Jülich. . Ein schwerer Störfall im Jülicher Atom-Versuchsreaktor im Jahr 1978 ist offenbar über Jahrzehnte verharmlost worden. Eine Expertenkommission machte den Vorgang jetzt öffentlich. Das NRW-Wirtschaftsministerium kündigte eine sorgfältige Prüfung an.

Eine Expertenkommission hat zahlreiche Fehler beim Betrieb eines heute stillgelegten Reaktors im Forschungszentrum Jülich bei Aachen festgestellt. So seien etwa Zwischenfälle nicht oder in einer zu niedrigen Sicherheitskategorie an die zuständige Aufsichtsbehörde gemeldet worden, heißt es in einem Bericht.

Von einer gesundheitlichen Gefährdung der Bevölkerung durch Störfälle in der Anlage sei nicht auszugehen, erklärten die Experten.
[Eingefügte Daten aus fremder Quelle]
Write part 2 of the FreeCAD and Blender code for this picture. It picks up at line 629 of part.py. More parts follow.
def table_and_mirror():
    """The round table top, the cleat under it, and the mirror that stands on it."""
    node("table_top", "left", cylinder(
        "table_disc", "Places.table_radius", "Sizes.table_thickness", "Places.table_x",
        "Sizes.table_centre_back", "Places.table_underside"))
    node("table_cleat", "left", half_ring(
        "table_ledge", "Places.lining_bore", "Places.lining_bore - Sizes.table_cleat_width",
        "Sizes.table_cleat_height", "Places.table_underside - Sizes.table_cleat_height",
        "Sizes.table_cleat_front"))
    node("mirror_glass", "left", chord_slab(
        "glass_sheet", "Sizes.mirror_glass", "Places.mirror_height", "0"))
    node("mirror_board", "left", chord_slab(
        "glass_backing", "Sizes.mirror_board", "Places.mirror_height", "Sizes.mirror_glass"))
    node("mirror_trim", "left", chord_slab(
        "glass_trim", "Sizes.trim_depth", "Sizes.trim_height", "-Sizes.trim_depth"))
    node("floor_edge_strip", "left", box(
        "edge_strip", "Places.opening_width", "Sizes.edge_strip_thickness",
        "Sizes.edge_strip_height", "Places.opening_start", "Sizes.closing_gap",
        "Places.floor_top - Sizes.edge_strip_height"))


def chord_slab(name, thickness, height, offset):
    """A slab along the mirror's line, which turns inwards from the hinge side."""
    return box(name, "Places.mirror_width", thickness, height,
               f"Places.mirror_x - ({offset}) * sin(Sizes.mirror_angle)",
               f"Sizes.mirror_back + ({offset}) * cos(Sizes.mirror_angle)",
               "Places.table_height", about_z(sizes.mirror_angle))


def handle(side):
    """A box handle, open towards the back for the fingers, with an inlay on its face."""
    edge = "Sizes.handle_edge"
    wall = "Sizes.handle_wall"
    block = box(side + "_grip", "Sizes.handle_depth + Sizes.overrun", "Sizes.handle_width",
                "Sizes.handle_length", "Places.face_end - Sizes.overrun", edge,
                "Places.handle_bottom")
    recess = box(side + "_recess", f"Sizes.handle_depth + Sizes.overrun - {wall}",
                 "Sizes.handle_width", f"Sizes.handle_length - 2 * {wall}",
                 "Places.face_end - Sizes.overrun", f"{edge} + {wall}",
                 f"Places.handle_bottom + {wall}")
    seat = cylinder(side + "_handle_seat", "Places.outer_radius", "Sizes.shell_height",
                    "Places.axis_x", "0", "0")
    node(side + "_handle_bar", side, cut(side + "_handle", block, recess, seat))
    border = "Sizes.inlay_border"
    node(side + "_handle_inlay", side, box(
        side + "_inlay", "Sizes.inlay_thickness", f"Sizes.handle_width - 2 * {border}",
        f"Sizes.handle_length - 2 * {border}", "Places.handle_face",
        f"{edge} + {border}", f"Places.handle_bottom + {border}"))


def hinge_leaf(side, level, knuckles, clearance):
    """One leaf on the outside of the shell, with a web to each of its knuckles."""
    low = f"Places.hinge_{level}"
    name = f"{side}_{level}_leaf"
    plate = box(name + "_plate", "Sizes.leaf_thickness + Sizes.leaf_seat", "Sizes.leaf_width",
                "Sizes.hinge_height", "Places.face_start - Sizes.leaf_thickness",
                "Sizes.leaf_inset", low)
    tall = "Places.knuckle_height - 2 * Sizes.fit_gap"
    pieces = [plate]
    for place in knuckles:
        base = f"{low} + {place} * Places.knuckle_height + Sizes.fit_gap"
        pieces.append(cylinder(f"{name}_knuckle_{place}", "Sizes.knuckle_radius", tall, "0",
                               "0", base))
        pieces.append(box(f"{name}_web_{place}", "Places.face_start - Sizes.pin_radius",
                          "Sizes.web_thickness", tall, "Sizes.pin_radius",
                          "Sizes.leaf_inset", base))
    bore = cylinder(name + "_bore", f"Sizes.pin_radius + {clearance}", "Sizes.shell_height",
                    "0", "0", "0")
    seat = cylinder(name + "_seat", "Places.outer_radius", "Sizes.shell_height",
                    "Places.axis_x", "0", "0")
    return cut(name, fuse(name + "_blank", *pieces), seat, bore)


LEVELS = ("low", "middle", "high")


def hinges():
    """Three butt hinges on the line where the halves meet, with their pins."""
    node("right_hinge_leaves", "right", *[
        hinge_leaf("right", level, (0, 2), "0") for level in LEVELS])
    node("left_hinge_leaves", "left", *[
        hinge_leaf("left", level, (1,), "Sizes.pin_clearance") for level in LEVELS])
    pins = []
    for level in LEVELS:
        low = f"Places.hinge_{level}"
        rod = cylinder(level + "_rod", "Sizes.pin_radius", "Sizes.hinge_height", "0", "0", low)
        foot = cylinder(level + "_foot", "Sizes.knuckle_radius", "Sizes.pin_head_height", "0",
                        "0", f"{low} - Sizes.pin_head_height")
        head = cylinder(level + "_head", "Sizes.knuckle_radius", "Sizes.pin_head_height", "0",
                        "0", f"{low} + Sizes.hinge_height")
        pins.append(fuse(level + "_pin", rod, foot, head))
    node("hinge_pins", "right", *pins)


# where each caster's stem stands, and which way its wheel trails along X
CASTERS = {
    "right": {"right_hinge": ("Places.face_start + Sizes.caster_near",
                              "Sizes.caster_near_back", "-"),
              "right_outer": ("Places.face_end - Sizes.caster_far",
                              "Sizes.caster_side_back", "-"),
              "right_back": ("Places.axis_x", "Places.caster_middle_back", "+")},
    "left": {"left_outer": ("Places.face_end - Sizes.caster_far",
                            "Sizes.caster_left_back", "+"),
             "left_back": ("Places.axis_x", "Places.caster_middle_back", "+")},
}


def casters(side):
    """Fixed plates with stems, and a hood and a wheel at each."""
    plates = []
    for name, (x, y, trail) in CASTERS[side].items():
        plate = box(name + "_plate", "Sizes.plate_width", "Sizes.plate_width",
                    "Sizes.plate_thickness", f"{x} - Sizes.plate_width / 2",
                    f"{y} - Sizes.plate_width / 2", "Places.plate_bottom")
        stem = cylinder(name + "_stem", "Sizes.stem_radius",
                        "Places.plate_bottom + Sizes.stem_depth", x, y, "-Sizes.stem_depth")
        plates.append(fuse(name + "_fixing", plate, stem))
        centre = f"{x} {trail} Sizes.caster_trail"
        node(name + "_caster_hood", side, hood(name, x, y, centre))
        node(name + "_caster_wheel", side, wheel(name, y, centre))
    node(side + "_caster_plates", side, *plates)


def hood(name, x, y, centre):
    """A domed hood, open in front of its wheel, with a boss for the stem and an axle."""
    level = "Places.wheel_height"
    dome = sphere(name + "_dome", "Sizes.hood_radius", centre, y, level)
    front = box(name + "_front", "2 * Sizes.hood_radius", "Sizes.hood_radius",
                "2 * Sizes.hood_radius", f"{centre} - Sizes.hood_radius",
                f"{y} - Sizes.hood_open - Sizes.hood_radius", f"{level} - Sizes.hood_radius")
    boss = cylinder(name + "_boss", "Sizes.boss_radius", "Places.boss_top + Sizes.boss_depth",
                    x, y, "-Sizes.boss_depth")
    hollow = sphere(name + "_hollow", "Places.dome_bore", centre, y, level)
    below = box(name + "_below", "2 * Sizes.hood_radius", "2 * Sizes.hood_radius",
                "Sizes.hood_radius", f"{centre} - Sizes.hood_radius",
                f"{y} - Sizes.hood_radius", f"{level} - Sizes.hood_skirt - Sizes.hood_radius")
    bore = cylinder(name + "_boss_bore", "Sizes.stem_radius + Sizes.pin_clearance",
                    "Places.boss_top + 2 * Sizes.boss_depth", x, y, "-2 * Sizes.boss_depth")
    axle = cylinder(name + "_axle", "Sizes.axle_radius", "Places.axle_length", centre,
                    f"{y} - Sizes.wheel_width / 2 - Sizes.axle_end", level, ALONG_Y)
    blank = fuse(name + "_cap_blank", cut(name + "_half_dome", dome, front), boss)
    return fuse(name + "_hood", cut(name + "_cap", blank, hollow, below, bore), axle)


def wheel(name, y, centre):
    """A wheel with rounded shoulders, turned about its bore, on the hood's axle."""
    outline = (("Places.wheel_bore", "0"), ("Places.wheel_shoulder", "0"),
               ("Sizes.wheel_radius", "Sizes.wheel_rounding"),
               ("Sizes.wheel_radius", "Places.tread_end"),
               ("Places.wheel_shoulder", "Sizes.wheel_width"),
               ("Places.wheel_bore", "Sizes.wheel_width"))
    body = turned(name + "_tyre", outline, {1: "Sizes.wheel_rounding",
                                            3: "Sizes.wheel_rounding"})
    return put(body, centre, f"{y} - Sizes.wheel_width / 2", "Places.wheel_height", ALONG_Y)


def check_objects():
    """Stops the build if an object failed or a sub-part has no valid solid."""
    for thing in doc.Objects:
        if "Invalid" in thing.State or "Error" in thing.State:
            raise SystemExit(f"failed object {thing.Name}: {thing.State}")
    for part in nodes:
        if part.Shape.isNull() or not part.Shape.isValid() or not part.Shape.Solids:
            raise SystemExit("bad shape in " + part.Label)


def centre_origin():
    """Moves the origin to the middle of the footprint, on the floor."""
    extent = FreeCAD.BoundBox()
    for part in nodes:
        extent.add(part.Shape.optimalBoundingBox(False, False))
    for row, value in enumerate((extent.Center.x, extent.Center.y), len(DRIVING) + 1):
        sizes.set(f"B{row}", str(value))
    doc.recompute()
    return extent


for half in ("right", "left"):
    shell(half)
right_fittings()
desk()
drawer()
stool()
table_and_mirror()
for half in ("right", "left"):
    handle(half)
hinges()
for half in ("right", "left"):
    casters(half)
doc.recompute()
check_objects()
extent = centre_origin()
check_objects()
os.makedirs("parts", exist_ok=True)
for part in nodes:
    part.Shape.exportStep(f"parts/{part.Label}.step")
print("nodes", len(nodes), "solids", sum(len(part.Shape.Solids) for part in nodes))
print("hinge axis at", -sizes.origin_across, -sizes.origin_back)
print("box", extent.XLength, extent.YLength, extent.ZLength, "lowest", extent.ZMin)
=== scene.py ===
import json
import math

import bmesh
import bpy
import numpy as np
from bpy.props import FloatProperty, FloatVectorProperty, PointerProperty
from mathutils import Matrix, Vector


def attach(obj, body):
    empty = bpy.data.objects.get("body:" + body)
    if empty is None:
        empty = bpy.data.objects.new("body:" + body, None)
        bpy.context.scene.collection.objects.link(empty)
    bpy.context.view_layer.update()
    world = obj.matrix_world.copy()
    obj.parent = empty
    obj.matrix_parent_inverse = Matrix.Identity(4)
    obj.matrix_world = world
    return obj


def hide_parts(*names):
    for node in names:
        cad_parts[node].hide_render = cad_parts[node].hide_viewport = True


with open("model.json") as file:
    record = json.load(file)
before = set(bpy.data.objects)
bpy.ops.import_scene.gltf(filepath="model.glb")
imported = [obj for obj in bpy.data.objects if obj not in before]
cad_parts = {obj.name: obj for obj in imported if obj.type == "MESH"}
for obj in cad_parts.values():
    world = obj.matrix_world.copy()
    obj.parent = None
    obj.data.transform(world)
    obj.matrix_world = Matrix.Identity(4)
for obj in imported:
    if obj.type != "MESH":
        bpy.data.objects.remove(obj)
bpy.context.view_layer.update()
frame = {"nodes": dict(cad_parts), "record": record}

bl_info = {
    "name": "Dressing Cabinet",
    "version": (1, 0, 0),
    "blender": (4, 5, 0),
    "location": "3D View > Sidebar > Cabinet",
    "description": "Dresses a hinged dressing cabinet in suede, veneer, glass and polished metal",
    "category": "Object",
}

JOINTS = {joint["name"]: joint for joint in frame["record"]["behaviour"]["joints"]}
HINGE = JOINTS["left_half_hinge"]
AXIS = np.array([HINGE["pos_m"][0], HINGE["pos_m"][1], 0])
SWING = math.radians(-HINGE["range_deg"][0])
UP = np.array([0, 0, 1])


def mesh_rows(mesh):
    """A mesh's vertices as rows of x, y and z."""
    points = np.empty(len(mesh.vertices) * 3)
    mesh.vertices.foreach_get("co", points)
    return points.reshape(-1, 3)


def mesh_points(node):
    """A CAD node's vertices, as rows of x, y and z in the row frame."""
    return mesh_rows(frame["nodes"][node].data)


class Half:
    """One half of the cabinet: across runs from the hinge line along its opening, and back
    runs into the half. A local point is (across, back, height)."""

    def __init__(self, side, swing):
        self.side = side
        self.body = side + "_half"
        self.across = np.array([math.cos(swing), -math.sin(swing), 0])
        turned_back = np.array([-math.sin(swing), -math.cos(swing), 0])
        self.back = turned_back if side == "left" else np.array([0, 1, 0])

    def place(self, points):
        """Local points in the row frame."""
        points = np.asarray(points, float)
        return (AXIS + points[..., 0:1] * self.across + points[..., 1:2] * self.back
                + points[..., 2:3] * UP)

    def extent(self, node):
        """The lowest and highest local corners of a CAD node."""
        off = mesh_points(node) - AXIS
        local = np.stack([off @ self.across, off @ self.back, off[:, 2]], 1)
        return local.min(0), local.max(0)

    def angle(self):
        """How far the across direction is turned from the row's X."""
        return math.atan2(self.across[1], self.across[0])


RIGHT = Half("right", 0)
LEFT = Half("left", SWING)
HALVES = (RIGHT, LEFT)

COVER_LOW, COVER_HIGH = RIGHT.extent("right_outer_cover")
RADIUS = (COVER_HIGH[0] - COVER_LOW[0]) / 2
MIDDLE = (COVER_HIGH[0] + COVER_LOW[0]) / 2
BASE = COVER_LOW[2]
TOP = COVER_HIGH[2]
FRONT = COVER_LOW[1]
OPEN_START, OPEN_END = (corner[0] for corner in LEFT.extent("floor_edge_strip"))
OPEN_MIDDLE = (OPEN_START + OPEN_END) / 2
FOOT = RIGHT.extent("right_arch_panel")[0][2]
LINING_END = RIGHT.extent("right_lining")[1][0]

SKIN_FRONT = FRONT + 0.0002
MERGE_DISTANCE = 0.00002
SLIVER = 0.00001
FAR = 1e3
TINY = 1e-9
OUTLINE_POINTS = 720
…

Nach Ansicht des Vizevorsitzenden der Grünen-Bundestagsfraktion, Oliver Krischer, zeigt der Bericht, dass „über Jahre hinweg eine gewaltige Gefahr“ bestanden habe.

Die Arbeitsgemeinschaft Versuchsreaktor hatte die Anlage von 1967 bis 1988 betrieben. Im Jahr 1978 waren bei einem Zwischenfall 27.000 Liter Wasser in den inneren Teil des Reaktors eingedrungen. Erst sechs Tage nach Störfallbeginn hatte das Personal den Reaktor heruntergefahren. Techniker hatten einen Sicherheitsschalter für eine Schnellabschaltung zudem so umgestellt, dass dieser unwirksam wurde.
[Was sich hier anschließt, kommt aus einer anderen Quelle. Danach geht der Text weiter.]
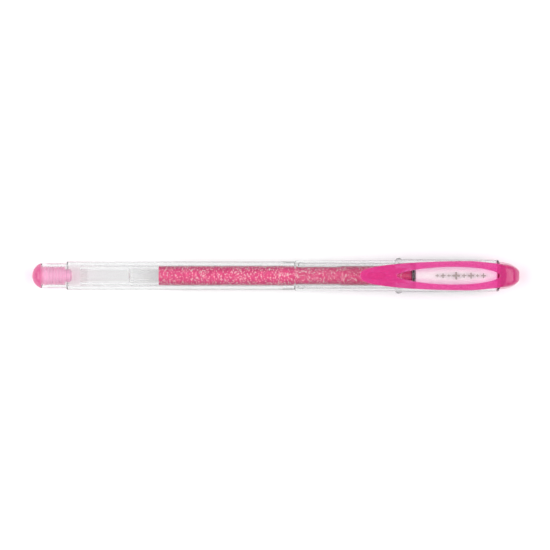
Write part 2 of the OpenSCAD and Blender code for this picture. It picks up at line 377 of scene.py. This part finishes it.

Sogar ein Super-GAU mit Tschernobyl-Folgen war 1978 nicht ausgeschlossen.

Die Einstufung dieses Vorfalls in die niedrigste Meldekategorie N („geringe sicherheitstechnische Bedeutung“) sei nicht sachgerecht gewesen, schreiben die Experten. Der Vorfall hätte zumindest in die Kategorie B eingestuft werden müssen, wenn nicht die höchste Kategorie A – als „sicherheitstechnisch unmittelbar signifikanter Störfall“.
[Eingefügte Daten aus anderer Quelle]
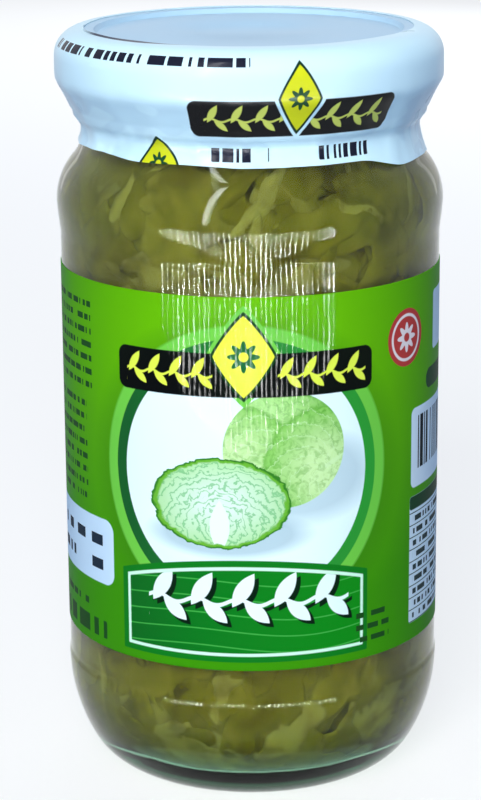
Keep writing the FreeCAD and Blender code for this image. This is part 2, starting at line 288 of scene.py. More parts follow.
class Print(Finish):
    # flat shapes laid round the jar: across is millimetres to the right of the front, up is height
    soft = 0.16

    def __init__(self, name, radius):
        super().__init__(name)
        x, y, z = self.split(self.objectPlace())
        self.angle = self.calc("ARCTAN2", x, self.calc("MULTIPLY", y, -1.0))
        self.across = self.calc("MULTIPLY", self.angle, radius / mm)
        self.up = self.calc("MULTIPLY", z, 1 / mm)

    def edge(self, distance, soft=None):
        # 1 inside, where the distance is below nought
        width = self.soft if soft is None else soft
        return self.calc("MULTIPLY_ADD", distance, -1 / width, 0.5, clamp=True)

    def offset(self, value, centre):
        return self.calc("SUBTRACT", value, centre)

    def disc(self, across, up, radius, soft=None, flat=1.0):
        x = self.offset(self.across, across)
        y = self.calc("DIVIDE", self.offset(self.up, up), flat)
        return self.edge(self.offset(self.length(x, y), radius), soft)

    def ring(self, across, up, outer, inner):
        return self.calc(
            "MULTIPLY", self.disc(across, up, outer), self.calc("SUBTRACT", 1.0, self.disc(across, up, inner))
        )

    def boxDistance(self, left, right, low, high, corner):
        x = self.calc("ABSOLUTE", self.offset(self.across, (left + right) / 2))
        y = self.calc("ABSOLUTE", self.offset(self.up, (low + high) / 2))
        pastX = self.offset(x, (right - left) / 2 - corner)
        pastY = self.offset(y, (high - low) / 2 - corner)
        outX = self.calc("MAXIMUM", pastX, 0.0)
        outY = self.calc("MAXIMUM", pastY, 0.0)
        inside = self.calc("MINIMUM", self.calc("MAXIMUM", pastX, pastY), 0.0)
        return self.offset(self.calc("ADD", self.length(outX, outY), inside), corner)

    def box(self, left, right, low, high, corner=0.3, soft=None):
        return self.edge(self.boxDistance(left, right, low, high, corner), soft)

    def both(self, first, second):
        return self.calc("MULTIPLY", first, second)

    def either(self, first, second):
        return self.calc("MAXIMUM", first, second)

    def without(self, first, second):
        return self.both(first, self.calc("SUBTRACT", 1.0, second))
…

Daneben wurde der Reaktorkern laut Bericht zeitweise mit überhöhten Temperaturen betrieben, ohne dass dies erkannt worden sei. Vor diesem Hintergrund rügten die Wissenschaftler die geringe Zahl der Temperaturmessungen als „nicht nachvollziehbar“. Zwischen 1970 und 1986 war die Temperatur nur dreimal exakt gemessen worden.

Krischer – er ist Grünen-Bundestagsabgeordneter aus dem Kreis Düren bei Aachen – erklärte: „Sogar ein Super-GAU mit Tschernobyl-Folgen war etwa bei dem sogenannten Wassereinbruchstörfall im Jahr 1978 nicht ausgeschlossen.“ Der Betrieb des Reaktors sei „als Blindflug“ erfolgt – außerhalb der genehmigten sicherheitstechnischen Grenzen. Als Konsequenz müsse die weiterhin laufende Atomforschung in Kooperation von Forschungszentrum Jülich und der Hochschule RWTH Aachen nun endgültig und vollständig beendet werden. (goe/dpa)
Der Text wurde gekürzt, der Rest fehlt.